My hon. Friend makes a good point. I have to tell him that I am not the Minister with expertise in that area, but I will draw his point to the attention of the Energy and Climate Change Ministers, who will perhaps write to him about it. We acknowledge, as I hope my hon. Friend does, that onshore wind is one of the more cost-effective and established renewable technologies. As we move to new and cleaner energy sources, it is important that electricity consumers do not, as he said, have to pay more than is necessary to decarbonise UK electricity supplies, which is why we are reducing the subsidy. We have to ensure energy security so that consumers are not subject to the vagaries of spot market prices or international tensions.

The crucial point is that PINS must also have regard to any local impact report submitted by the relevant local authority. During the examination period, interested parties, including members of the public, will have an opportunity to comment on the application. Following an application, PINS will report its recommendation to the Secretary of State for Energy and Climate Change, who will take the final decision. The energy national policy statements are also likely to be a material consideration in decision making on relevant smaller renewable energy applications that fall under the Town and Country Planning Act 1990.

None of that, however, gives anyone an excuse for building wind farms in the wrong places, where there are unacceptable impacts on communities. I cannot say it more clearly than that. That is why our national planning policy framework makes it clear that local authorities should design their policies to ensure that adverse impacts from wind farm developments, including cumulative landscape and visual impacts—another point that my hon. and learned Friend made—are addressed satisfactorily, and it is why the framework states that applications for renewable energy developments, such as wind turbines, should be approved only if the impacts are, or can be made, acceptable.

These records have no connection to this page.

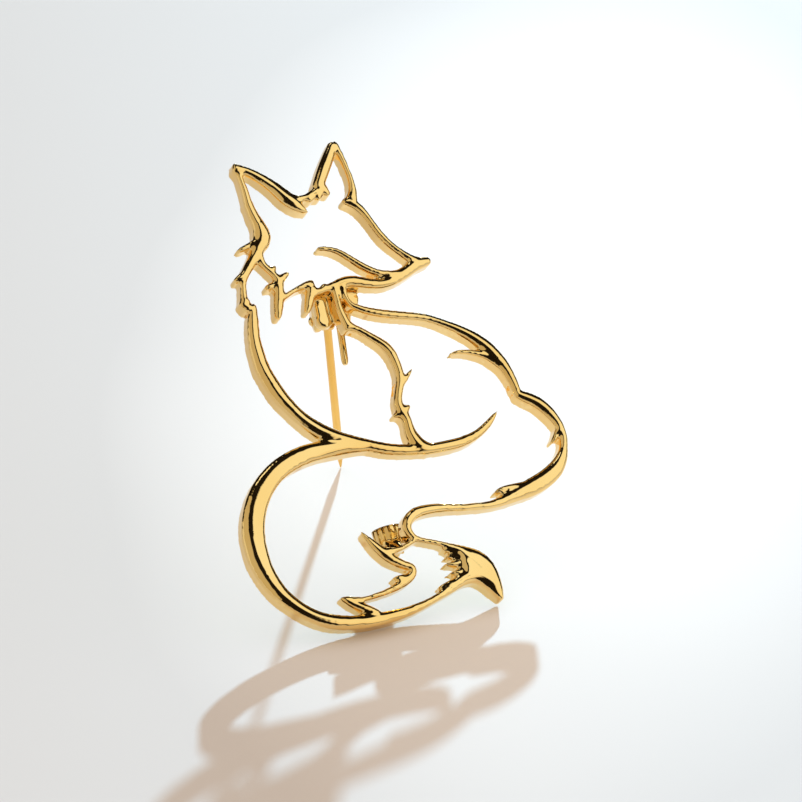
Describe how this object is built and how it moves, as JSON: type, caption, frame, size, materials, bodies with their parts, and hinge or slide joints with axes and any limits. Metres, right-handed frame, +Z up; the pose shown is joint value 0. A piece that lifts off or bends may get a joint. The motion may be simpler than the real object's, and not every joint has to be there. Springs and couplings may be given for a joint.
{
  "type": "figural brooch",
  "caption": "Openwork line-drawn fox brooch, standing on its tail and its opened pin, with a hinged needle and a turning catch.",
  "frame": {"origin": "centre of the bounding box in plan, on the floor it stands on", "axes": "+Z up from the floor, -Y the way the drawing faces, +X to the fox's nose; the plate leans back from the floor line along X"},
  "size_m": [0.0368, 0.0363, 0.0385],
  "materials": {
    "gold": "polished gold plating",
    "pale_gold": "satin pale gold wire"
  },
  "bodies": {
    "fox": {"fox_casting": "gold", "hinge_rivet": "gold", "spring_leg": "pale_gold"},
    "needle": {"pin_stem": "pale_gold"},
    "roll": {"catch_roll": "gold"}
  },
  "joints": [
    {"name": "needle_hinge", "type": "hinge", "parent": "fox", "child": "needle", "pos_m": [-0.00112, 0.0081, 0.02283], "axis": [-0.9751, 0.1615, -0.1517], "range_deg": [0, 64.16]},
    {"name": "catch_turn", "type": "hinge", "parent": "fox", "child": "roll", "pos_m": [-0.00142, -0.00756, 0.00475], "axis": [0, 0.6845, 0.729], "range_deg": [0, 100]}
  ]
}
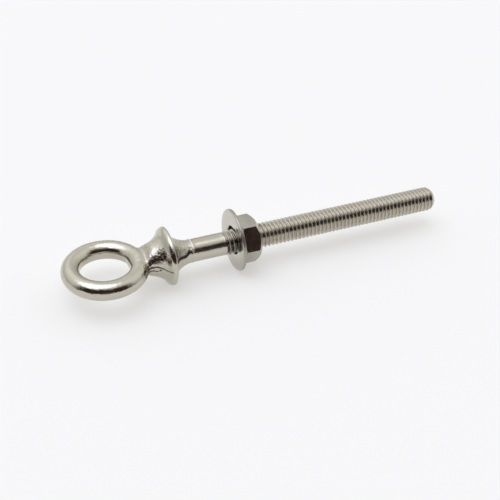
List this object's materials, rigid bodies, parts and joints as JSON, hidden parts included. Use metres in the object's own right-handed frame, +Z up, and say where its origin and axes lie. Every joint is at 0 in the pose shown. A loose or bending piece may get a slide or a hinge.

Because we are clear in national planning policy that the cumulative impacts of renewable energy development should be considered, planning decisions on wind turbines are not taken in isolation from the local context. Decisions on planning applications for wind farms should take into account the combined impacts of developments and be underpinned by the environmental safeguards set out in the national planning policy framework. My hon. and learned Friend will be well aware that the development of local plans is therefore critical, and the most useful thing we can do is ensure that right across Lincolnshire local plans are put in place, because when they are, the level of protection that he and his colleagues seek is provided. Our approach as set out in the national planning policy framework, which allows local councils to identify suitable areas for renewable energy within those plans, is the one that we think preferable.

I want to pick up two other points that my hon. and learned Friend made, first on localism in relation to our renewable energy targets. It is important to remember that through the Localism Act 2011, the Government are placing decision making back in the hands of local communities and their councils. It is the Government’s policy, as set out in the coalition agreement, to revoke the existing regional spatial strategies outside London, and we are making good progress in that respect.

I want to pick up one other crucial point that my hon. and learned Friend raised, and that is community benefit. We are as a Government keen to explore how our approach to onshore wind can be more localist. There are many examples, such as Baywind in Cumbria and Westmill farm in Oxfordshire, where local people receive financial returns from wind farms, but in many cases local communities have not so far enjoyed the benefits of the developments. That is why the Government are pursuing proposals for local authorities to be able to benefit by, for example, retaining all the business rates paid by new renewable energy projects such as wind farms. I think that that would bring some comfort to my hon. and learned Friend. Such measures are being taken forward in the Local Government Finance Bill, which is currently before Parliament, and which, subject to Royal Assent, will come into effect in April next year.

My hon. and learned Friend should also be aware that the Department of Energy and Climate Change has recently launched a call for evidence on onshore wind, which will seek, among other things, evidence on how communities can have even more say over hosting onshore wind farms and how wind farms could deliver greater economic benefits to communities. It will consider, for example, how wind farm developers consult with local communities about their plans, how the local economy can gain, and whether there are innovative ways of benefiting local energy consumers, for example, by offsetting electricity bills. Those are all measures on which we are keen to hear the views of the public, and in particular the views of people in Lincolnshire and of my hon. and learned Friend as the representative of his constituents. I urge him to submit his ideas as quickly as possible, because the deadline is 15 November—some nine days away. I hope that he will get his thinking cap on, and get into discussions with his colleagues and the community he represents.